The mask mandates created ill will between certain customers and workers. Though science has proven that masks are effective in limiting transmission, it became a political issue with many, and battle lines were drawn.

Angry customers refused to wear masks, creating uncomfortable and sometimes dangerous situations. Hate came into play with two separate instances in East County San Diego making national headlines, One male customer wore a white hood, and another wore a Nazi swastika on his mask. Though these are just two instances that made the news cycle, there were dozens of other anti-mask altercations that didn’t, including ones involving verbal abuse as well as physical attacks.

Within record time a vaccine was created and United Food and Commercial Workers locals across Southern California went into action to get our members vaccinated. We reached out to various government entities, and we set up vaccination clinics, providing the opportunity for all UFCW members to get vaccinated if they so chose.

We have members who are vaccinated and those that are not. We do not distinguish between them. They are workers and members of our union. Though we recognize the validity and efficacy of the vaccines, we are dedicated to serving our members regardless of their vaccine status.

Though the issue of being vaccinated, or choosing not to, created its own set of issues, we were able to maneuver accordingly to best serve our members. But then came Omicron.

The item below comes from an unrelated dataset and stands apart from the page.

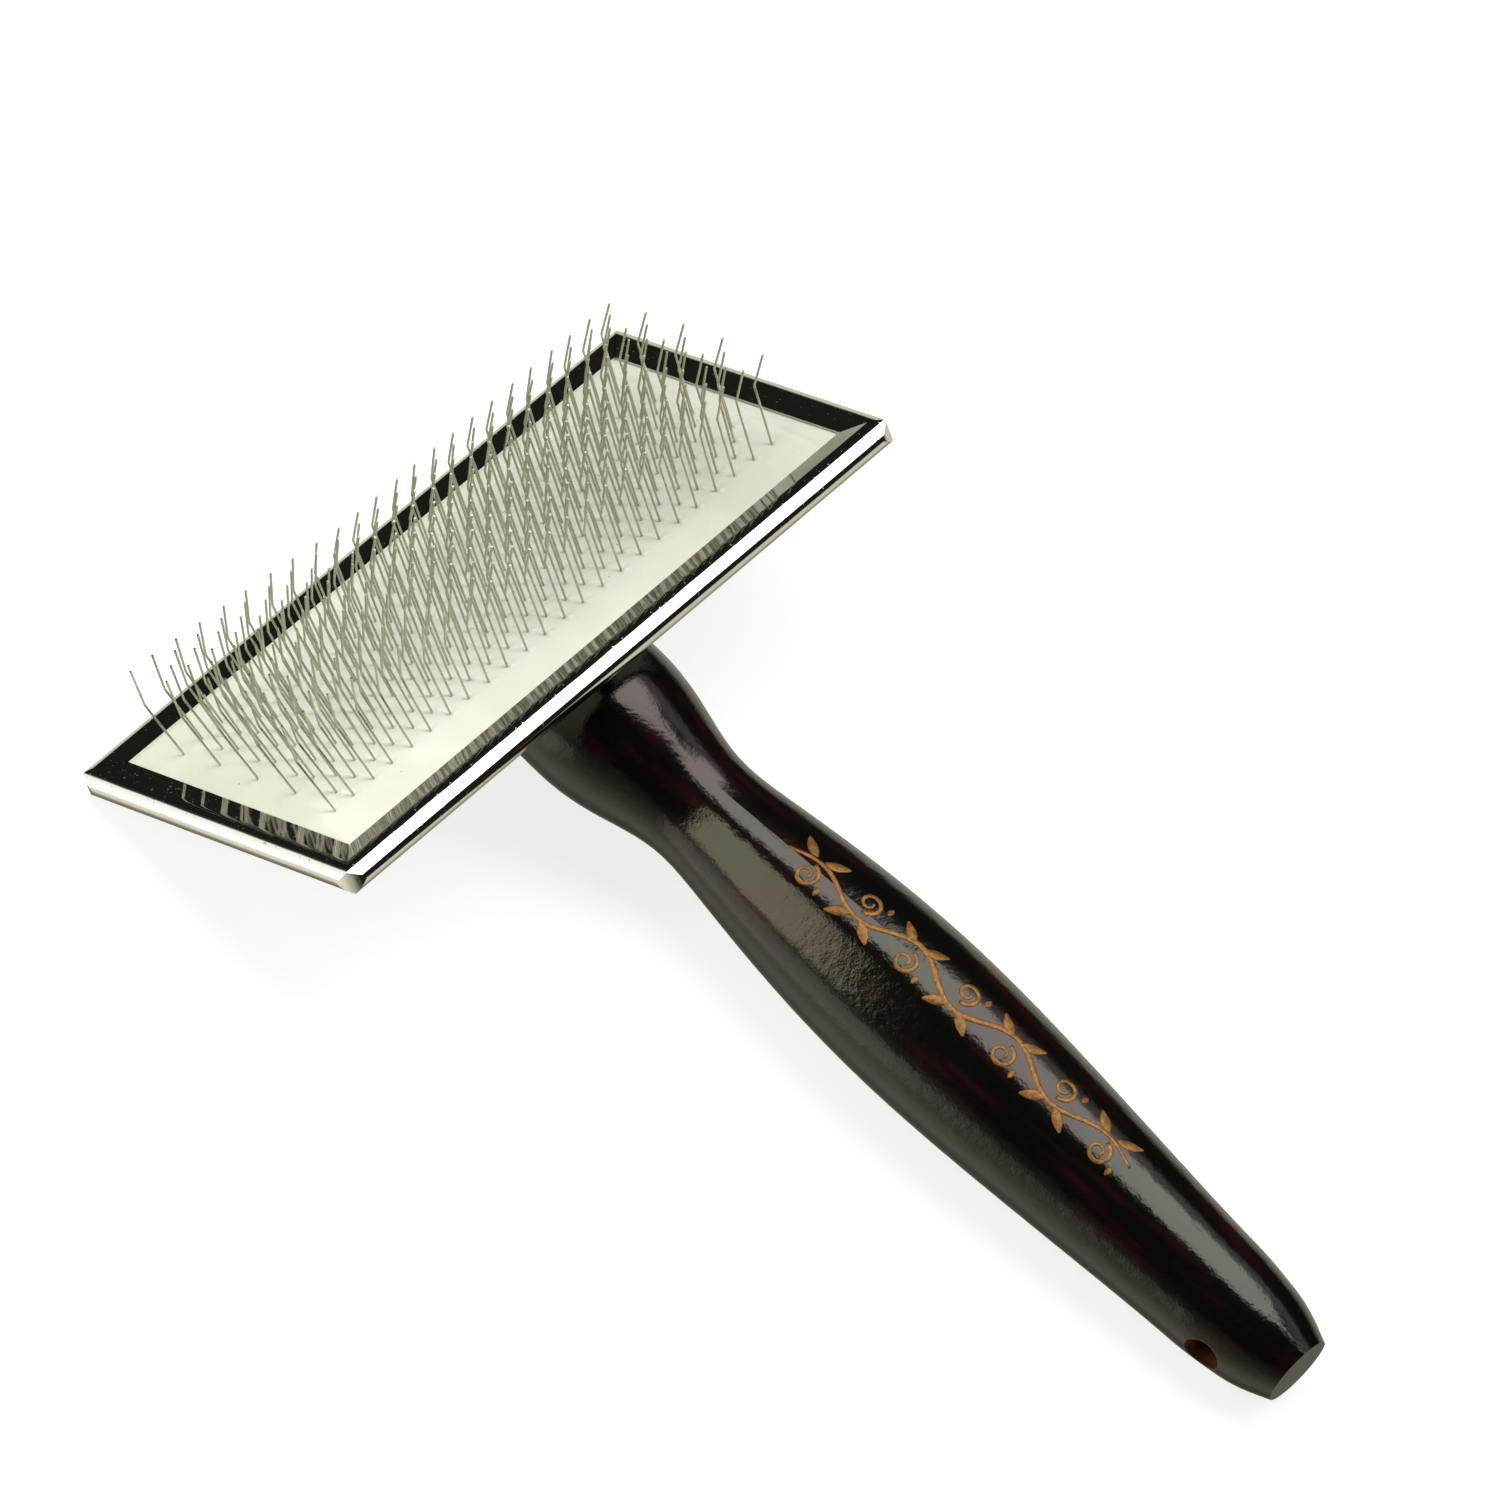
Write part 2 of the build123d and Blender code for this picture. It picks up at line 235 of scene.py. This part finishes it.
def reach_from_hole(tree):
    """Distance from the middle line of the hanging hole, which runs along Y."""
    hole = tuple(frame["record"]["mounts"][0]["pos_m"])
    inputs = {0: object_place(tree), 1: hole}
    offset = add(tree, "ShaderNodeVectorMath", inputs, operation="SUBTRACT").outputs[0]
    inputs = {0: offset, 1: (1, 0, 1)}
    flat = add(tree, "ShaderNodeVectorMath", inputs, operation="MULTIPLY").outputs[0]
    return add(tree, "ShaderNodeVectorMath", {0: flat}, operation="LENGTH").outputs["Value"]


def lacquered_wood():
    """Near-black mahogany under lacquer, with the bare wood showing in the hanging hole, darkened there as painted
    shade of the hole's inside.
    """
    material, tree, shader = look("lacquered_mahogany", roughness=0.1)
    blush = step(tree, noise(tree, 28, detail=1), 0.4, 0.6)
    feed(tree, shader, Specular_Tint=tint(tree, blush, (1.0, 0.86, 0.8), (0.93, 0.96, 0.83)))
    grain = noise(tree, 420, detail=4, stretch=(0.12, 1, 1))
    streaks = step(tree, grain, 0.46, 0.72)
    lacquer = tint(tree, streaks, (0.0032, 0.0027, 0.0023), (0.013, 0.0036, 0.0038))
    bare = step(tree, reach_from_hole(tree), LACQUER_REACH * MM, BARE_REACH * MM)
    fibres = noise(tree, 900, detail=3, stretch=(0.1, 1, 1))
    # bare wood colour, darkened as painted shade standing in for the shade inside the hanging hole
    bare_wood_and_painted_shade = tint(tree, fibres, (0.03, 0.011, 0.005), (0.13, 0.048, 0.02))
    feed(tree, shader, Base_Color=blend(tree, bare, lacquer, bare_wood_and_painted_shade))
    gloss = calc(tree, "ADD", 0.085, calc(tree, "MULTIPLY", noise(tree, 900), 0.09))
    rough = add(tree, "ShaderNodeMix", {"Factor": bare, 2: gloss, 3: 0.75})
    feed(tree, shader, Roughness=rough.outputs[0])
    peel = bump(tree, noise(tree, 650, detail=3, rough=0.6), 0.28, 0.00018)
    fine = bump(tree, noise(tree, 2600, detail=2), 0.12, 0.00006, peel)
    feed(tree, shader, Normal=fine)
    return material


def chrome_sheet():
    """Bright chrome plate with a little haze and tiny specks."""
    material, tree, shader = look("chrome_plate", metallic=1.0)
    specks = step(tree, noise(tree, 2200, detail=1), 0.7, 0.78)
    feed(tree, shader, Base_Color=tint(tree, specks, (0.86, 0.85, 0.82), (0.5, 0.44, 0.38)))
    haze = calc(tree, "MULTIPLY", noise(tree, 300, detail=3), 0.05)
    worn = calc(tree, "ADD", calc(tree, "ADD", 0.03, haze), calc(tree, "MULTIPLY", specks, 0.3))
    feed(tree, shader, Roughness=worn)
    wave = bump(tree, noise(tree, 90, detail=1), 0.25, 0.0004)
    pits = bump(tree, specks, 0.35, 0.00004, wave)
    feed(tree, shader, Normal=pits)
    return material


def pin_wire():
    """Drawn steel wire, plated, with faint marks along it."""
    material, tree, shader = look("pin_steel", metallic=1.0)
    marks = noise(tree, 1800, detail=3, rough=0.6)
    feed(tree, shader, Base_Color=tint(tree, marks, (0.32, 0.31, 0.25), (0.62, 0.60, 0.51)))
    feed(tree, shader, Roughness=calc(tree, "ADD", 0.2, calc(tree, "MULTIPLY", marks, 0.2)))
    feed(tree, shader, Normal=bump(tree, marks, 0.3, 0.00003))
    return material


def facing_rubber():
    """Pale rubber skin with a matt grain, soft stains and a few specks, and painted shade that darkens it towards
    the +Y end.
    """
    material, tree, shader = look("facing_rubber_skin", roughness=0.55)
    stains = step(tree, noise(tree, 75, detail=3), 0.3, 0.75)
    near = tint(tree, stains, (0.80, 0.83, 0.73), (0.88, 0.91, 0.82))
    # painted shade: towards +Y the skin's colours fall to about three quarters, standing in for less light at that
    # end
    far_painted_shade = tint(tree, stains, (0.61, 0.63, 0.54), (0.68, 0.70, 0.61))
    y = add(tree, "ShaderNodeSeparateXYZ", {0: object_place(tree)}).outputs["Y"]
    # painted shade: the skin darkens smoothly from the -Y end to the +Y end
    skin = blend(tree, step(tree, y, -HALF_Y * MM, HALF_Y * MM), near, far_painted_shade)
    specks = step(tree, cells(tree, 420), 0.07, 0.04)
    few = calc(tree, "MULTIPLY", specks, step(tree, noise(tree, 160, detail=1), 0.55, 0.6))
    feed(tree, shader, Base_Color=blend(tree, few, skin, (0.16, 0.14, 0.1, 1)))
    grain = bump(tree, noise(tree, 3200, detail=3, rough=0.65), 0.35, 0.00006)
    feed(tree, shader, Normal=bump(tree, noise(tree, 500, detail=2), 0.3, 0.00014, grain))
    return material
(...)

Omicron was a pandemic changer. It seems like everybody got sick. Hundreds and hundreds of our members tested positive, creating health and staffing issues. Stores couldn’t staff departments properly, forcing some service delis to shorten hours.

Pharmacies were overloaded putting excess stress on our union pharmacists and pharmacy techs. And the companies have not been able to hire new workers fast enough to fill all the open positions, forcing many workers to work longer hours.

Our essential grocery members have served and sacrificed on behalf of their families, their companies, community, and country, many paying the ultimate sacrifice — including a 34-year-old single parent who died from COVID the last week of January — to provide and keep the supply chain moving forward. Though they won’t say it, they are American heroes. And they have served with distinction in the face of sickness and customer vitriol.

At 12 a.m. on March 6, the union contract for grocery members represented by UFCW Locals 8, 135, 324, 770, 1167, 1428 and 1442 will expire. There are close to 9,000 essential grocery store workers in San Diego County and over 50,000 more throughout the rest of Southern California that are members of UFCW. They deserve a new contract that reflects their service, sacrifice, and the value they bring to their company and country as essential workers.

Our members at Albertsons, Gelson’s, Pavilions, Ralphs, Stater Bros. and Vons appreciate their jobs and the benefits afforded to them in their union contract. They only want what they feel is their fair share for the work they have provided and continue to provide.

These workers are united and ready to do what is necessary to get an essential contract when the current one expires on March 6. On Feb. 28, at noon in the parking lot of Ralphs on Sports Arena Boulevard, UFCW Local 135 will have a rally to give the community the opportunity to provide solidarity to these essential workers. Please show your appreciation by standing with them just as they stood with our communities during the pandemic.

President Todd Walters, Secretary-Treasurer Grant Tom, and Recorder Maribel Mckinze are the elected leaders of United Food and Commercial Workers Union Local 135. UFCW Local 135 represents approximately 13,000 workers in San Diego and Imperial Counties.